Con una espontánea fidelidad hago, cada sábado, la compra en el mismo comercio. Entiendo a los que deambulan de un lugar a otro, porque la carnicería en tal sitio es de categoría gourmet y el pescado de aquel otro es muy variado y la fruta más fresca se encuentra en la recova y la marca blanca de esa cadena de supermercados es la de mejor relación calidad/precio. Cada uno con sus preferencias, como la vida alrededor, unos repantigándose ante el televisor viendo programas de seres prostituyendo sus vidas mientras otros trotan por la Avenida de Anaga echando el bofe (sin mascarilla, por cierto). Se llama libertad de elección. Yo, que soy bastante rara, acudo feliz a ese “mi” súper, donde ya algunos clientes nos conocemos y hasta sumamos paradas, dialécticamente breves, sobre la frescura de las lechugas o qué queso elegir para gratinar unas berenjenas porque no todos ellos se funden igual.

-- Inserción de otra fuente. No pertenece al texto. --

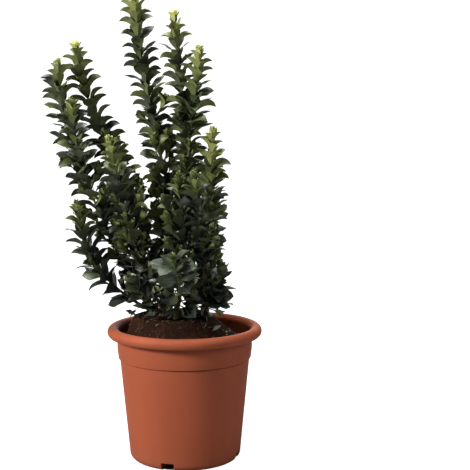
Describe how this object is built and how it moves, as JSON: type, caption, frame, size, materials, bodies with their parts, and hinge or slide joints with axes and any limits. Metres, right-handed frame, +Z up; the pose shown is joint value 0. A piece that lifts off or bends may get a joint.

Pero hay días y días… hay aniversarios de sucesos personales con tal relieve que nos incapacita hasta para un disfrute tan simple como esa tarea habitual, como si la espita que controla la pena, hubiese perdido su función de contención. Intensificado por la tristeza circundante de la que no podemos evadirnos, incluso aunque no nos afecte en demasía en la salud o en la economía pero que surge por un sentimiento de identificación con el prójimo, una empatía que seguramente será lo único decente que ganemos de este tétrico año.

Así que, ahí estoy, llenando bolsas con la fruta y verdura correspondiente. Y para el melón, busco al dependiente que cada semana me lo elige, con la pericia y el conocimiento que ha permitido que nunca haya tenido que desperdiciar algún ejemplar. Mientras me lo pesa pienso “debe de tener la misma edad que ella tenía” y no sé si por esos fenómenos causales que los científicos no logran hacernos entendibles, empezamos a intercambiar unas palabras acerca de los higos que ahora están en su mejor momento y seguramente le comenté que son los pájaros los que dan buena cuenta de la higuera del jardín de Las Mercedes donde almuerzo los domingos. Y él me habló de, no recuerdo qué, sobre el campo y las vivencias relacionadas y yo, entonces, no sé cómo, le hablé del consuelo de que nos quedara Luna (la westie) y que los animales son una buena compañía, con lo que él estuvo más que de acuerdo. Y entonces, casi con vergüenza, me disculpé por si le llamaban la atención por yo distraerle de su tarea y él me dijo que “al contrario y menos, con alguien como yo”… Y les prometo que ese muchacho, que podría ser mi nieto, al que no conozco sino porque me elige los melones cada sábado, con su ternura en forma de conversación, ha transformado la pena intensa de los recuerdos en una jornada que, aún arrastrando la estela de su pesar, te hace agradecer el encuentro del que escucha, del que acierta en sus silencios y en sus respuestas.

Y pienso en que, quizás, a todos nos convendría dejar de aferrarnos a esa aplicación de móvil, WhatsApp, donde recibir angelitos con alas de color rosado, ramos de flores chillonas y palabrería hueca, sirve tanto para felicitar un cumpleaños como para dar un pésame. Si lo que realmente deseamos, y necesitamos en el fondo, no sería que todas las presiones conocidas o nuevas que nos llegan, se aligeren con la atención directa de un amigo, de un familiar o, incluso, de un empleado de súper que, entre palabras, deja de ser un desconocido.